World rebuffs Venezuela’s plan for sham election, but will that help oust Maduro?

Nicolas Maduro
Nicolas Maduro

Venezuelan dictator Nicolas Maduro’s plan to convene a sham election before the end of April has been rejected by all major Latin American countries, the United States and the European Community. That’s good news, but it will be futile unless accompanied by three additional international actions.

Don’t get me wrong, I’m not minimizing the 28-country European Union’s recent decision to deny entry visas and seize the financial assets of seven top Venezuelan officials and their close relatives. That was a major step, because top Venezuelan officials have billions of dollars in European banks, and many of them have their children living the good life in Madrid or Paris.

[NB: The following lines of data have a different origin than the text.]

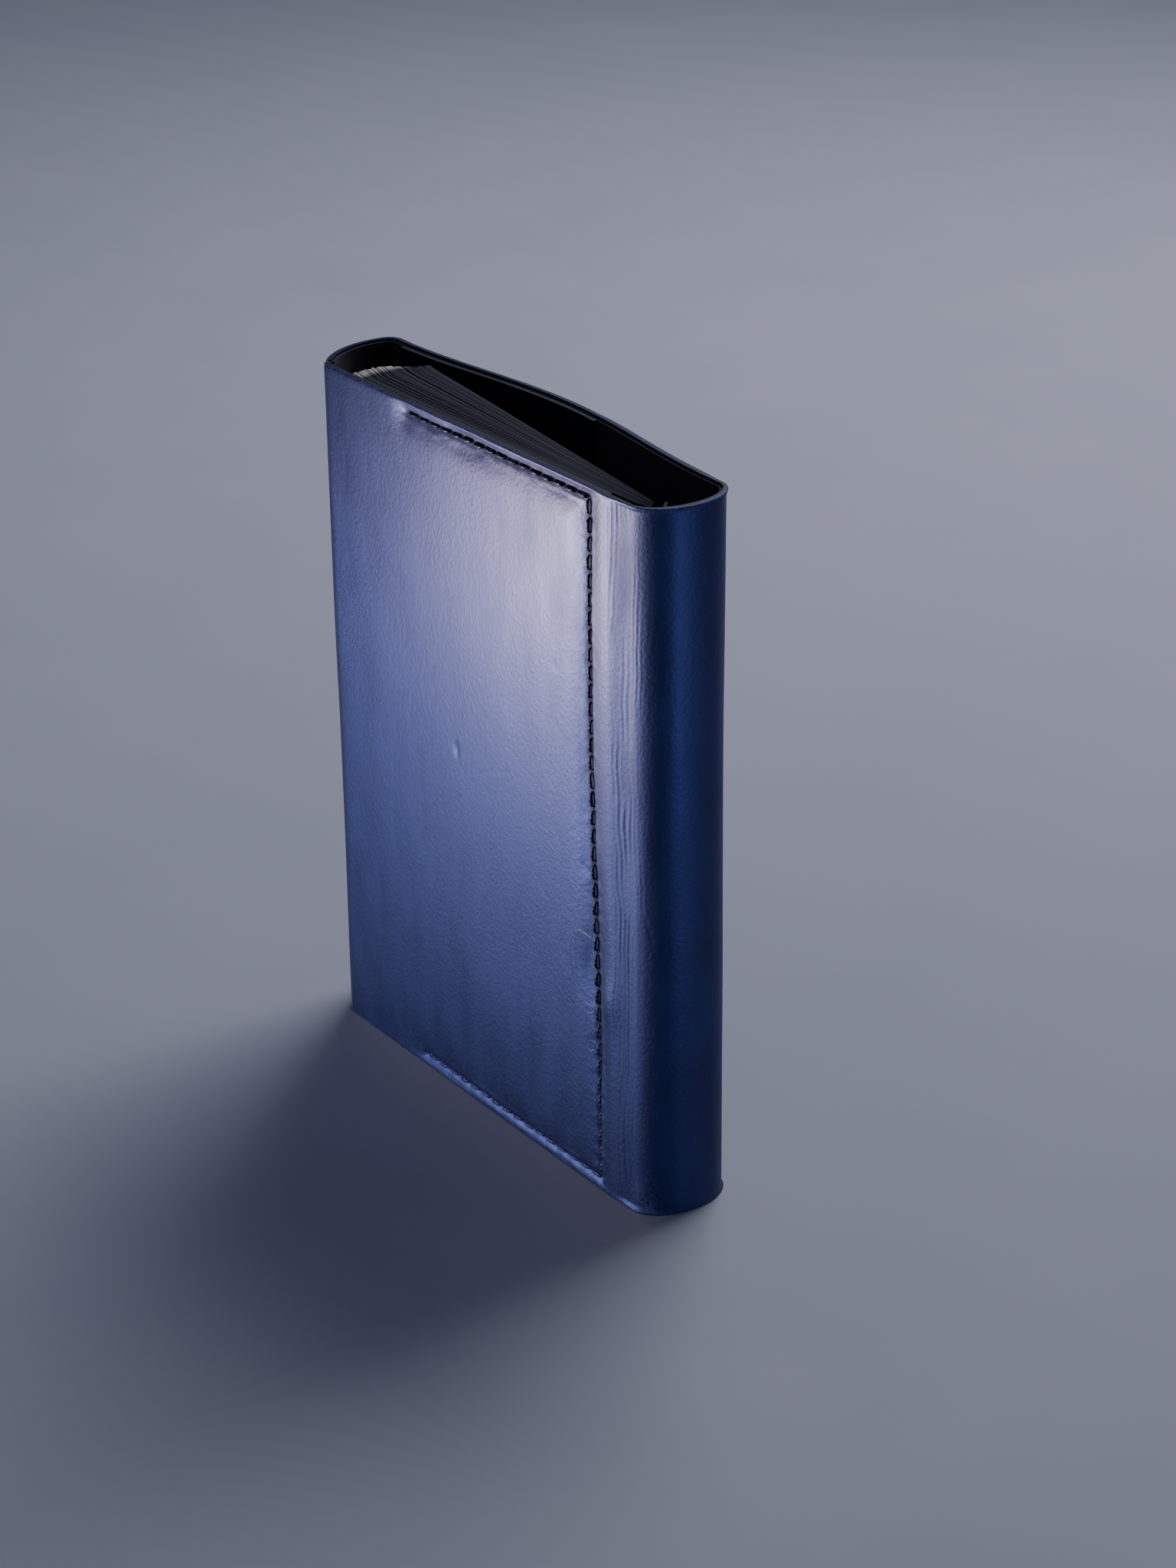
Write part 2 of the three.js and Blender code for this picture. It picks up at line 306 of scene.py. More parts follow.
@dataclass(frozen=True)
class SplitLining(Finish):
    """Split-leather lining with a short nap: matt and dark maroon, with soft patches where the nap
    lies differently."""

    name: str = "split_leather_lining"
    dark: str = "140a0d"
    pale: str = "2c171b"
    patch_mm: float = 9.0
    nap_mm: float = 0.5

    def looks(self, tree: bpy.types.NodeTree) -> dict:
        """Works out the lining: patches of two maroons, a bumpy nap and a little sheen.

        Args:
            tree: the material's tree, which takes the nodes.

        Returns:
            The shader's inputs.
        """
        skin = add_node(tree, "UVMap", {"uv_map": "surface"}).outputs[0]
        patches = add_node(tree, "TexNoise", {}, pattern(skin, self.patch_mm, 4.0, 0.6)).outputs["Fac"]
        share = add_node(tree, "MapRange", SMOOTH_STEP, {0: patches, 1: 0.35, 2: 0.7}).outputs[0]
        base = add_node(tree, "Mix", COLOUR_MIX, between(share, self.dark, self.pale)).outputs[2]
        naps = add_node(tree, "TexNoise", {}, pattern(skin, self.nap_mm, 5.0, 0.75)).outputs["Fac"]
        rise = {"Strength": 0.7, "Distance": 0.15 * MM, "Height": naps}
        normal = add_node(tree, "Bump", {}, rise).outputs[0]
        sheen = {"Sheen Weight": 0.15, "Sheen Roughness": 0.5}
        return {"Base Color": base, "Roughness": 0.85, "Normal": normal, "IOR": 1.45} | sheen


@dataclass(frozen=True)
class WaxedThread(Finish):
    """Waxed polyester sewing thread: two plies laid in a slant, near-black navy, with a painted lavender
    highlight on its crowns that grows towards the foot."""

    name: str = "waxed_polyester_thread"
    dark: str = "05080f"
    pale: str = "1d2547"
    # colour of the painted highlight on the crowns
    lighter_tone: str = "aab4ee"
    gleam: str = "a9b3f0"
    rub_mm: tuple[float, float] = (52.0, 12.0)  # heights between which the painted highlight grows, downwards
    lay_mm: float = 0.75  # length of thread between two crowns of the plies
    slant: float = 35.0  # degrees

    def looks(self, tree: bpy.types.NodeTree) -> dict:
        """Works out the thread: its plies are slanted bands along its length.

        Args:
            tree: the material's tree, which takes the nodes.

        Returns:
            The shader's inputs.
        """
        skin = add_node(tree, "UVMap", {"uv_map": "surface"}).outputs[0]
        turn = {"Vector": skin, "Rotation": (0, 0, math.radians(self.slant))}
        turned = add_node(tree, "Mapping", {}, turn).outputs[0]
        lay = {"Vector": turned, "Scale": bands(self.lay_mm), "Distortion": 0.4, "Detail": 1.0}
        plies = add_node(tree, "TexWave", {"bands_direction": "X"}, lay).outputs["Fac"]
        dye = add_node(tree, "Mix", COLOUR_MIX, between(plies, self.dark, self.pale)).outputs[2]
        # painted highlight: the plies' crowns turn lavender, more so towards the foot
        place = add_node(tree, "TexCoord").outputs["Object"]
        height = add_node(tree, "SeparateXYZ", {}, {0: place}).outputs["Z"]
        span = {0: height, 1: self.rub_mm[0] * MM, 2: self.rub_mm[1] * MM}
        painted_highlight_share = add_node(tree, "MapRange", SMOOTH_STEP, span).outputs[0]
        crown = add_node(tree, "Math", {"operation": "MULTIPLY"}, {0: painted_highlight_share, 1: plies}).outputs[0]
        base = add_node(tree, "Mix", COLOUR_MIX, between(crown, dye, self.lighter_tone)).outputs[2]
        rise = {"Strength": 0.6, "Distance": 0.08 * MM, "Height": plies}
        normal = add_node(tree, "Bump", {}, rise).outputs[0]
        shine = {"Specular Tint": linear(self.gleam), "Specular IOR Level": 0.16}
        return {"Base Color": base, "Roughness": 0.45, "Normal": normal, "IOR": 1.5} | shine


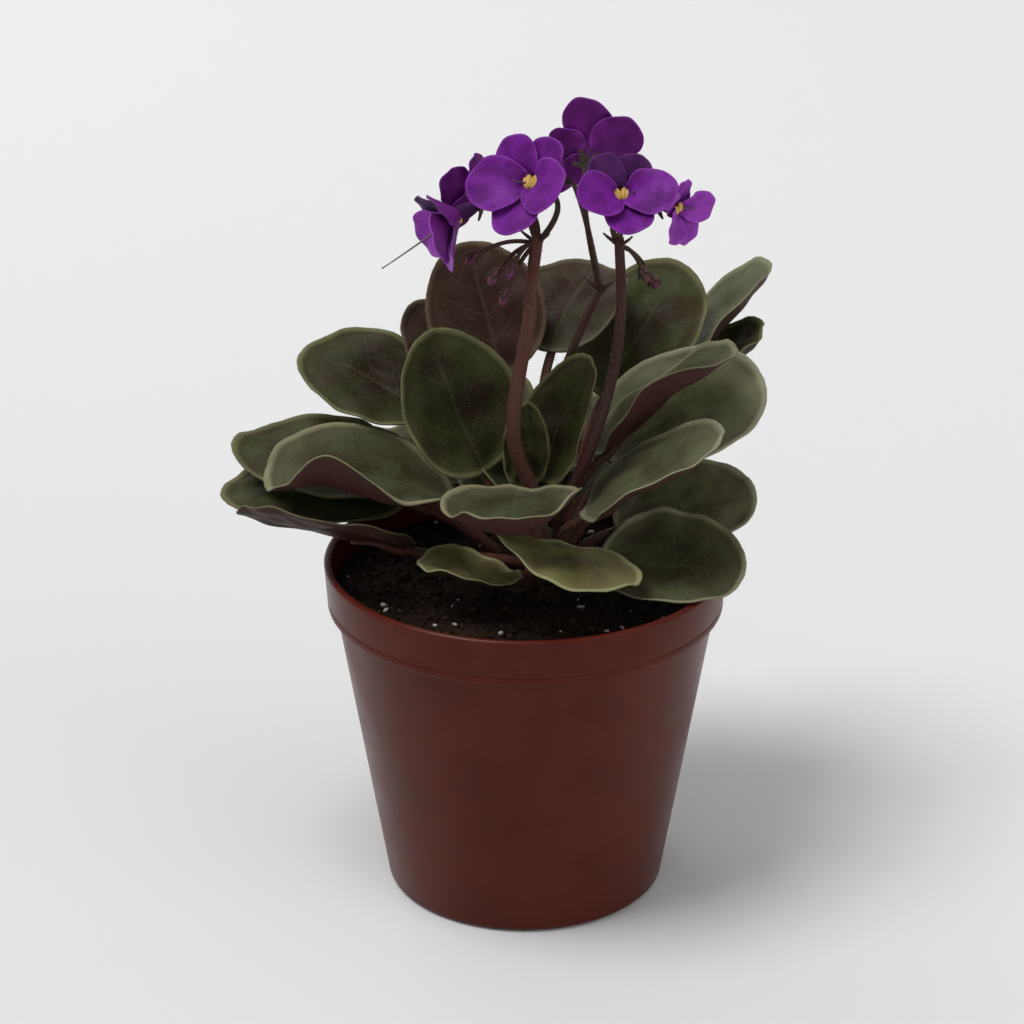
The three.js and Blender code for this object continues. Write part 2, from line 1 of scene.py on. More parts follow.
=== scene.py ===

Now, they will have to get out of there.

Likewise, the Jan. 23 decision by the so-called Group of Lima of Latin America’s biggest countries — including Brazil, Mexico, Argentina, Colombia, Chile and Peru — to condemn Maduro’s call for early elections was very important. The 12-country Lima Group issued a statement saying that Maduro’s planned election without independent electoral authorities and credible international observers, and prohibiting all major opposition leaders from running for office, “will lack legitimacy and credibility.”

I don’t recall a similar situation in Latin America’s recent history in which there was such a strong international condemnation of a Latin American dictatorship. By comparison, Cuba has been getting a free ride for decades.

But Maduro’s calculation is that he can prevail. His new announcement of early elections has already managed to eclipse the news of his regime’s execution-style murder of rebel police officer Oscar Perez, whose videotaped statements shortly before his death were making big headlines around the world.

Despite hyperinflation, widespread shortages of food and medicines, and an almost 80 percent disapproval rate, Maduro thinks that time is on his side. If he can muddle through a few more months, oil prices may go up again, Latin America’s diplomatic pressure may lessen somewhat if leftist-populist candidate Andres Manuel Lopez Obrador wins Mexico’s July 1 elections, and massive emigration will weaken Venezuela’s opposition.

More than 3 million people are estimated to have left Venezuela in recent years. Like in Cuba, Maduro is hoping to be left with a huge population of impoverished people who depend on government food rations to survive — and who can be easily controlled.

So what should the international community do?

First, Latin America’s Lima Group should move from words to action and impose the same travel and financial sanctions on top members of the Maduro regime and their closest relatives as the European Union and the United States have done. That would further isolate the regime domestically and internationally.

Second, the Lima Group, the European Community and the United States should state unequivocally that if top Venezuelan opposition parties, such as Voluntad Popular and Primero Justicia, decide not to participate in Maduro’s sham election, they will not recognize Maduro’s new re-election. So far, they have condemned the planned elections, but they have not said they will not recognize a Maduro victory.

Third, the international community should demand that Venezuela’s opposition take a united stand on whether to participate in the election, and support it.

Nobody should be under any illusion that Maduro would allow an opposition victory. The most obvious decision for the opposition would be to unanimously decide not to participate, but there could be other options.

Some opposition politicians tell me that a united opposition could, for instance, temporarily participate in the election process to take advantage of the three-month campaign period to organize massive street protests, and then pull out from the race at the last minute unless the regime allows a free election. That could allow the opposition to regain its momentum.

Whatever happens next, the opposition should be under no illusion that there will be a foreign military intervention. I have not spoken to one single U.S. or Latin American official who thinks that’s a serious possibility — and agree on a unified stand.

And Latin American countries, Europe and the United States should rapidly step up concrete measures against Maduro and his inner circle. Otherwise, Venezuela’s humanitarian crisis will continue to deteriorate and spawn a Syrian-style regional refugee crisis.